The implications for global-leadership development are threefold. First, shifting to the rooted-cosmopolitan ideal described here is critical to attracting and developing executives from emerging markets. This approach makes it clear that ambitious young Indians, for example, proud of their country, don’t have to refashion themselves as Westerners to succeed in Western multinationals.
Second, escalating competition for talent in growth markets implies that it is even more urgent for multinationals to diversify their leadership teams quickly. One of the main advantages of local firms is the fact that young recruits often can see, in the faces of the current leadership, that if they excel they have a clear shot at rising to the top. In many multinationals, such promises will require a leap of faith until diversity is significantly expanded. And the local competitors’ ongoing international expansion gradually diminishes another advantage of foreign multinationals: the ability to offer a wide range of global opportunities.

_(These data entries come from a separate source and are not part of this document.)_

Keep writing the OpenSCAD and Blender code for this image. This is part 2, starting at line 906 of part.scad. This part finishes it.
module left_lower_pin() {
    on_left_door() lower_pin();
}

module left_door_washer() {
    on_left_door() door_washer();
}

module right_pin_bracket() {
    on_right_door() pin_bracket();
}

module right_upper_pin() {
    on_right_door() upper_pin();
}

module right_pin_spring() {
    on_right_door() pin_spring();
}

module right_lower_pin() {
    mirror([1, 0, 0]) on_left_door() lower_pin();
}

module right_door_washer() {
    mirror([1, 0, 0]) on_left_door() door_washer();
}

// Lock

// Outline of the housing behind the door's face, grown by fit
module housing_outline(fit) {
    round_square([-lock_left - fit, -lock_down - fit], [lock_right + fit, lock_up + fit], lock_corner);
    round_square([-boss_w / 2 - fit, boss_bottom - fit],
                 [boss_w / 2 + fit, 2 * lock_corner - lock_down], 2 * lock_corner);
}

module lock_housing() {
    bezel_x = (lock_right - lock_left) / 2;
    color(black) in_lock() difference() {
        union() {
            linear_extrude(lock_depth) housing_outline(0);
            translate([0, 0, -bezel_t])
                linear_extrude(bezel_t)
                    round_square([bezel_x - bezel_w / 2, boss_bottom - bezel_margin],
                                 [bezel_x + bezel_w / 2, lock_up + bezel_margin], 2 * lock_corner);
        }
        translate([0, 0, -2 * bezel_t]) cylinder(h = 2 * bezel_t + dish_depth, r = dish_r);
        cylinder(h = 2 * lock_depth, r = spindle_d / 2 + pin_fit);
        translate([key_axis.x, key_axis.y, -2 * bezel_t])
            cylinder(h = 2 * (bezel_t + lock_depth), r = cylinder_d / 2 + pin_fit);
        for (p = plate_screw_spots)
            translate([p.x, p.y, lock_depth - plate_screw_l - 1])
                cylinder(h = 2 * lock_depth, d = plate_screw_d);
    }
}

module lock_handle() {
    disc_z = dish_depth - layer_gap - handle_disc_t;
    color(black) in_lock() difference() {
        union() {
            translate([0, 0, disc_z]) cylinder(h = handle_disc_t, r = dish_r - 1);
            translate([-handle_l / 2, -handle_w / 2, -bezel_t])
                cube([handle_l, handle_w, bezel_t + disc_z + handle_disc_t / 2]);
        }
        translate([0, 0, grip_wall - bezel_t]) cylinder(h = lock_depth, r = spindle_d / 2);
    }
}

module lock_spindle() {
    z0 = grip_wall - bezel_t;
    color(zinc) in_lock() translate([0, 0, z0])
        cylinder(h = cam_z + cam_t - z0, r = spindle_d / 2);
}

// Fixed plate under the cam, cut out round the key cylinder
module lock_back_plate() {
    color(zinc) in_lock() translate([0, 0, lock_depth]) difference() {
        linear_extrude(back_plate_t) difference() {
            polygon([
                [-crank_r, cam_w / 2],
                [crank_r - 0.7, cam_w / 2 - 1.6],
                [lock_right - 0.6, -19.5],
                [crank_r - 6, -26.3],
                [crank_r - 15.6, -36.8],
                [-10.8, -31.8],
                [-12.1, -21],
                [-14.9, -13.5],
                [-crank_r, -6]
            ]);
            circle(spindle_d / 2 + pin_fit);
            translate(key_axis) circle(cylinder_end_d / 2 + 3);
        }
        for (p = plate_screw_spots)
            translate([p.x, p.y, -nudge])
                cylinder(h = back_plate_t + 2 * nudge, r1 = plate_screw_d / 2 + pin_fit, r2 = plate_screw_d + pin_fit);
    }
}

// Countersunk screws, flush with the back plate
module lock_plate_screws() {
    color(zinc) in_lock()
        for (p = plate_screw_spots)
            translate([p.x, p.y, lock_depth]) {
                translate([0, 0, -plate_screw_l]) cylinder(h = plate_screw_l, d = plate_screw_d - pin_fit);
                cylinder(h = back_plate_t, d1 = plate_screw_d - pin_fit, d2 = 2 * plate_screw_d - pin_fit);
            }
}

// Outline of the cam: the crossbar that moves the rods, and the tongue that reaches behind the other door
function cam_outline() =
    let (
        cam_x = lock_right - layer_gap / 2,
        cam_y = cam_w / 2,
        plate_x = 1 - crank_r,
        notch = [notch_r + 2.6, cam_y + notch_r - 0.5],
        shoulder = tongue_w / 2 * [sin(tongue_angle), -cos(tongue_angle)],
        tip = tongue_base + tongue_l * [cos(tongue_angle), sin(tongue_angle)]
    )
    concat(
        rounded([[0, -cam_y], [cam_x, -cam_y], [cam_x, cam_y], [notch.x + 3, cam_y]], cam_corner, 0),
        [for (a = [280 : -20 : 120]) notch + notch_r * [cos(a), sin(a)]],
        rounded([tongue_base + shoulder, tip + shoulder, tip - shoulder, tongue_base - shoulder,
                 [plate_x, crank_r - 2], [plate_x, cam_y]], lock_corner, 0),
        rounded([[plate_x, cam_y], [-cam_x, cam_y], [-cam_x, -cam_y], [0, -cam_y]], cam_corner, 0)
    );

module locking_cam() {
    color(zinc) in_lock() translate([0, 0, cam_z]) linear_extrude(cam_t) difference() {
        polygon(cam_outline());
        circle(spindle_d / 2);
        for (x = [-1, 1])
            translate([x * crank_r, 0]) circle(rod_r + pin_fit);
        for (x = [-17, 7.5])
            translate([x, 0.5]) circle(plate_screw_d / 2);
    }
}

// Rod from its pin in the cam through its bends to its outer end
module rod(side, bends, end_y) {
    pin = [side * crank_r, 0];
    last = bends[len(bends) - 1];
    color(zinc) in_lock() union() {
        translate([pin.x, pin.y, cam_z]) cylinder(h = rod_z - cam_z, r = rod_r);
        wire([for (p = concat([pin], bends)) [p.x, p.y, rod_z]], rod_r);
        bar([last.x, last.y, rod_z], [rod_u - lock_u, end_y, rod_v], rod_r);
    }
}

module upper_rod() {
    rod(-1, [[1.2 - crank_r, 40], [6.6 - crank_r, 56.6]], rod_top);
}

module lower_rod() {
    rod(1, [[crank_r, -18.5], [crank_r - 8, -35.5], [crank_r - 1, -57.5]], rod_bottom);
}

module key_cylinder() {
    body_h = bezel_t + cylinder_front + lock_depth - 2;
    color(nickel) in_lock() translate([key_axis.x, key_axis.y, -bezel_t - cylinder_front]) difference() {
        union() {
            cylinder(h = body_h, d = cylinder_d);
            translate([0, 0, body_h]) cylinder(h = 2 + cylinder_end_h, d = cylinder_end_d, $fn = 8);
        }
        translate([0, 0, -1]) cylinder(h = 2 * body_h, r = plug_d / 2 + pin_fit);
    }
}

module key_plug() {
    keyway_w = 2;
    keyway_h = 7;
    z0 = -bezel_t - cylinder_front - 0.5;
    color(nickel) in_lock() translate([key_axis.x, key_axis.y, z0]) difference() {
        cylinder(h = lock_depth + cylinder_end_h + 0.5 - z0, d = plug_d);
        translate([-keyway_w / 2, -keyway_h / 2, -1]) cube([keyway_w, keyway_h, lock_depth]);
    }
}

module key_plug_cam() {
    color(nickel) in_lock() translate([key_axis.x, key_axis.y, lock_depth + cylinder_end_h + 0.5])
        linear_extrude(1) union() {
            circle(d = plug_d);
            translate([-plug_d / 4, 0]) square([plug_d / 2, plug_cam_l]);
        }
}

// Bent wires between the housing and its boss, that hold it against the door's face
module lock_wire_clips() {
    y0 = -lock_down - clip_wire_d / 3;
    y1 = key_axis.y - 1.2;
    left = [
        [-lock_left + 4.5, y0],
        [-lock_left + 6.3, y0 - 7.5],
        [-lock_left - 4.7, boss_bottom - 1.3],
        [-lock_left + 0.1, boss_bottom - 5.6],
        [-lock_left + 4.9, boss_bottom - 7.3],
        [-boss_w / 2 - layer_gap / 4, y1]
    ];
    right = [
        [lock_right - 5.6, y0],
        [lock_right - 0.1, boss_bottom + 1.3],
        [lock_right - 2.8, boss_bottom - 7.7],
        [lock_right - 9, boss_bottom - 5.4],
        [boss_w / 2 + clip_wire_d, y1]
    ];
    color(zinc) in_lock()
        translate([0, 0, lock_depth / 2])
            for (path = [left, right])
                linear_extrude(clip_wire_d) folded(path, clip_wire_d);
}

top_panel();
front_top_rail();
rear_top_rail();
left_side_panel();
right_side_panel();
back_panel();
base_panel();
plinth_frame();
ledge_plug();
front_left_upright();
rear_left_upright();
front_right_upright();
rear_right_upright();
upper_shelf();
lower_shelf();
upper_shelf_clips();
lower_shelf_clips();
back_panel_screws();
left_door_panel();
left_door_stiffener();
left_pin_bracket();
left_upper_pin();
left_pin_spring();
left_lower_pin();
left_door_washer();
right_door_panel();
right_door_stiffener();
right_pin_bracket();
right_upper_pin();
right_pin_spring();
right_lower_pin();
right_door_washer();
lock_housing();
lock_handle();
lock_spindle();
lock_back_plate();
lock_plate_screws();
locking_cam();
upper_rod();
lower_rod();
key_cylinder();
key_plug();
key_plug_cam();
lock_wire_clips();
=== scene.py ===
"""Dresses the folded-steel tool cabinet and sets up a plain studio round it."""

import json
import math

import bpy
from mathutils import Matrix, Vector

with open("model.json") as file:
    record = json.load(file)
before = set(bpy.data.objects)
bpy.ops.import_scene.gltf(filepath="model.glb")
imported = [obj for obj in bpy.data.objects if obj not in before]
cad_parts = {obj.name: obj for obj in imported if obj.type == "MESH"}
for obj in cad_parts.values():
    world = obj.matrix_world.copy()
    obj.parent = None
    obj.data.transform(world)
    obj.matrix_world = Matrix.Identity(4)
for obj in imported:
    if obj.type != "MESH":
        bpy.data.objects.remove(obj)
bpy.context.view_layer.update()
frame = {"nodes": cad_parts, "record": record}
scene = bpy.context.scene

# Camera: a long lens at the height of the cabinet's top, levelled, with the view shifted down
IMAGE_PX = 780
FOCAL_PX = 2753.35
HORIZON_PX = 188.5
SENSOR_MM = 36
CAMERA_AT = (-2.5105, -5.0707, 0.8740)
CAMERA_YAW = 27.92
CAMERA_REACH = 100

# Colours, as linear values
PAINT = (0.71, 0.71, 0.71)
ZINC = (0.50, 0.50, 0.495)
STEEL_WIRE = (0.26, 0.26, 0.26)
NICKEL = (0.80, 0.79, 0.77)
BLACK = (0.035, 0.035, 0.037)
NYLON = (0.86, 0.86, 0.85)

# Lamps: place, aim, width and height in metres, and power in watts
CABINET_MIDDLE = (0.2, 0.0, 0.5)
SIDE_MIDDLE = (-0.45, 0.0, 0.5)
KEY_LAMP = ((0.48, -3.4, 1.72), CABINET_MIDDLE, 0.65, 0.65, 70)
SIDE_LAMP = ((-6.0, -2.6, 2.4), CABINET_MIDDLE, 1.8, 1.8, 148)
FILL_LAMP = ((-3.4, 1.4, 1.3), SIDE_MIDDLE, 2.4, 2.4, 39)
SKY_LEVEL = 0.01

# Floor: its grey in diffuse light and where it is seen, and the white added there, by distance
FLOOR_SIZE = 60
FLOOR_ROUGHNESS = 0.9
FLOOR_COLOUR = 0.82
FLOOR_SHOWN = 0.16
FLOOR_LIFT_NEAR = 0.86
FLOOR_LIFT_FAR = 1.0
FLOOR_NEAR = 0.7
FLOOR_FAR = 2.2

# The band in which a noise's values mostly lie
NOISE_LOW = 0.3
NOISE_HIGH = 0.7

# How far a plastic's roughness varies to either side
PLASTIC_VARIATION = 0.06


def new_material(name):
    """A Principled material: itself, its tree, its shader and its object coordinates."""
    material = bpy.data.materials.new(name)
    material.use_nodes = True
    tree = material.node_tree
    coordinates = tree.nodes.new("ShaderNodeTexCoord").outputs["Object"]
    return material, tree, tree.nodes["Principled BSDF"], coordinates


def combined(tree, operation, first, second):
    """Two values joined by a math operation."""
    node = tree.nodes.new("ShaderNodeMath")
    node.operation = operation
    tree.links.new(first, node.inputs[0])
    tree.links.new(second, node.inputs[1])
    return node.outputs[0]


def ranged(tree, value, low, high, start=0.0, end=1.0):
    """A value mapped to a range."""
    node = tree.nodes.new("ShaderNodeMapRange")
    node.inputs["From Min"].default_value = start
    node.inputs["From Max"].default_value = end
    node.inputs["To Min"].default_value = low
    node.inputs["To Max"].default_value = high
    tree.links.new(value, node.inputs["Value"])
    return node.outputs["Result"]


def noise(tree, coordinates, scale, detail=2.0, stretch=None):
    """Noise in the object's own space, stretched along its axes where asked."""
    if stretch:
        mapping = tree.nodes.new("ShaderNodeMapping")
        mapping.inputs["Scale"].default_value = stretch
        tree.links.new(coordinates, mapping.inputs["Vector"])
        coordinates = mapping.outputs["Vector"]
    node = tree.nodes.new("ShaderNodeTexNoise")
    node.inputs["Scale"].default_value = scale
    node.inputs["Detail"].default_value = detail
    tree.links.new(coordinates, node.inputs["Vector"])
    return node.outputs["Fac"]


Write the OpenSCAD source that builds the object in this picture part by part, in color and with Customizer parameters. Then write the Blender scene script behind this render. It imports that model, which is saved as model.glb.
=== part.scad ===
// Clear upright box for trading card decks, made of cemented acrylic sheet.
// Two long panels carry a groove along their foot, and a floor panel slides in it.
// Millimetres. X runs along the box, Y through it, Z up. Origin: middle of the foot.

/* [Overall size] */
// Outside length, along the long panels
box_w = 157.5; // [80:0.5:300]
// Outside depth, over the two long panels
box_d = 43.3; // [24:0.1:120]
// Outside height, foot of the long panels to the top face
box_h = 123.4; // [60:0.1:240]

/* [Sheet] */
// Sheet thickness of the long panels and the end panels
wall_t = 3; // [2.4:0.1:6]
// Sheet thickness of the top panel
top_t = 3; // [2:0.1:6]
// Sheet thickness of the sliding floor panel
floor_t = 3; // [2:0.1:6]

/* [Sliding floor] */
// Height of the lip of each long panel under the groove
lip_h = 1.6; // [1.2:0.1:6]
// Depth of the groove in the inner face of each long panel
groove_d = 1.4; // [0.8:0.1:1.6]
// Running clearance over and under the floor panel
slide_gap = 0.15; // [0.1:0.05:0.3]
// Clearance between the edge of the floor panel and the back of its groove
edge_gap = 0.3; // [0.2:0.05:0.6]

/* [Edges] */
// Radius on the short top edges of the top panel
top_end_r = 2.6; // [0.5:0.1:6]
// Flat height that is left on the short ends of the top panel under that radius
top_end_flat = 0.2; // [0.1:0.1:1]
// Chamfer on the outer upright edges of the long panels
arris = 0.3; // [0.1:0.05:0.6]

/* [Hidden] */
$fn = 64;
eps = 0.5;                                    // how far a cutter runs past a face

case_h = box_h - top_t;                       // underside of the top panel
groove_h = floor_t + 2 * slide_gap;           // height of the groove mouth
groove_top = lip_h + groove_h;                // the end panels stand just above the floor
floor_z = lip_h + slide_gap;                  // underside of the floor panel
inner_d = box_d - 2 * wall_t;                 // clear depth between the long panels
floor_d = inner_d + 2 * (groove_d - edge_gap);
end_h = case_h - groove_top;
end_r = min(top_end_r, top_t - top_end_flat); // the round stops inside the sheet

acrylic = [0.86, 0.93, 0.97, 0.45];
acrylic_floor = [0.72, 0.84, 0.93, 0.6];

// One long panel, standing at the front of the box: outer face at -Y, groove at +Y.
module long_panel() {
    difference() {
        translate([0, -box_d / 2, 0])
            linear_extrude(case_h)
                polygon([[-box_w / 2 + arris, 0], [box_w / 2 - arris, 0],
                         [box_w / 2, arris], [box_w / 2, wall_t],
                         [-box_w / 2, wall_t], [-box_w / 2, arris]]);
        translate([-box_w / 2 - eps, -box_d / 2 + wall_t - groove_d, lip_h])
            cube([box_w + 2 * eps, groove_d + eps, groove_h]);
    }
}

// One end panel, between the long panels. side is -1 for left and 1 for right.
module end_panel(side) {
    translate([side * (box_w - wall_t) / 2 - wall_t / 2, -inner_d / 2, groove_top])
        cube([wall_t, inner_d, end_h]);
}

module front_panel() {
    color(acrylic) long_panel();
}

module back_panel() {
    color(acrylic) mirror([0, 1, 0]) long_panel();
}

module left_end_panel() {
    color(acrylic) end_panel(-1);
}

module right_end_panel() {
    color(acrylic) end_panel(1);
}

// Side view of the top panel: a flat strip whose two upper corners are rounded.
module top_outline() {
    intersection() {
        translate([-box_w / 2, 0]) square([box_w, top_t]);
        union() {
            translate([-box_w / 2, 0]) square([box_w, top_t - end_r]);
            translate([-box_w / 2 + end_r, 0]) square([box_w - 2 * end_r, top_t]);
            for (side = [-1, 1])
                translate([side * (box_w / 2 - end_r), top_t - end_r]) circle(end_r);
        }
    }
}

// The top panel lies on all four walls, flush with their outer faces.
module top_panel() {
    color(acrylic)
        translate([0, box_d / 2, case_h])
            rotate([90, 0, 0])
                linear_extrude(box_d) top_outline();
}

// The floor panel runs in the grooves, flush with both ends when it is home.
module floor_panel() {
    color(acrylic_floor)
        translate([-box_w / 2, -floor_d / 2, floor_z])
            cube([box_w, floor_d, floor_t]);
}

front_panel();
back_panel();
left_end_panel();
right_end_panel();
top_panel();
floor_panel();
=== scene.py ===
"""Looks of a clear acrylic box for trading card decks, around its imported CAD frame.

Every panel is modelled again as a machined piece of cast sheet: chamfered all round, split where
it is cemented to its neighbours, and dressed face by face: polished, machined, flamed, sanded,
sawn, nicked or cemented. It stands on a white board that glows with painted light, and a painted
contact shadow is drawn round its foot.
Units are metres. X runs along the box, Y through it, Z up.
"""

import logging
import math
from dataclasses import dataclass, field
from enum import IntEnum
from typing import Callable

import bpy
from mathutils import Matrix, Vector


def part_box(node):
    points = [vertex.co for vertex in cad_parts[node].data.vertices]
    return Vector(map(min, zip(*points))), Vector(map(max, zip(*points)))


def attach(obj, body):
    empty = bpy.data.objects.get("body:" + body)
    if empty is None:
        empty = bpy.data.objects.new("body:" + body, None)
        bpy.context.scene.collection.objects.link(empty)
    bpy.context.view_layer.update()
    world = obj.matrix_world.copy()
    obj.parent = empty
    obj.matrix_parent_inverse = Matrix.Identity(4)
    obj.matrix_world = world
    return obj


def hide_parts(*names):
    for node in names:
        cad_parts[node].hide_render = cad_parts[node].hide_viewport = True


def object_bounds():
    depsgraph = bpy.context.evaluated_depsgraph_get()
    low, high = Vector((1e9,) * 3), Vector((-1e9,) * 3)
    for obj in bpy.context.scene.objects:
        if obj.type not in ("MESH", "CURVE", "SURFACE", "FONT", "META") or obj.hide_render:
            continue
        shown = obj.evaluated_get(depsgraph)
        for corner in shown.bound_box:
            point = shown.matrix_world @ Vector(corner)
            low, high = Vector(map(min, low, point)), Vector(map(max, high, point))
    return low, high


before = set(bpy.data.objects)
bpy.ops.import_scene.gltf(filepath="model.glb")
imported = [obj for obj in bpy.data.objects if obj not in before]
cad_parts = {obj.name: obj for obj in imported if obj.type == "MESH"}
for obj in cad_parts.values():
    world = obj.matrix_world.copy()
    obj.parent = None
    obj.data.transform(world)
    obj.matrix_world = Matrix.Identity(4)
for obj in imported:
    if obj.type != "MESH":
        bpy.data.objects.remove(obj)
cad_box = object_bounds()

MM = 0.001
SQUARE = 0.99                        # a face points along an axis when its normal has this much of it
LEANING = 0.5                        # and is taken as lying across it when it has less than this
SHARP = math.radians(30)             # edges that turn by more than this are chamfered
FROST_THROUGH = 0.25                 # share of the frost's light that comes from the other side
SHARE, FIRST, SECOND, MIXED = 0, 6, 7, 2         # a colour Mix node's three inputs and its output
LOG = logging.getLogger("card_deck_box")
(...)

Third, incorporating more local talent will require a greater emphasis on developing people. Tight talent markets and overstretched education systems imply, frankly, that firms hire some people who are not up to the standards they would prefer to uphold. Among the great strengths of India’s IT firms is their ability to convert such not quite fully prepared talent into effective performers on a large scale.
It is indeed in today’s large emerging markets that the war for talent, identified by back in 1997, has become most acute.
Addressing the global-leadership gap must be an urgent priority for companies expanding their geographic reach. Predictable biases rooted in widespread misperceptions about globalization are hampering their efforts to develop capable global leaders.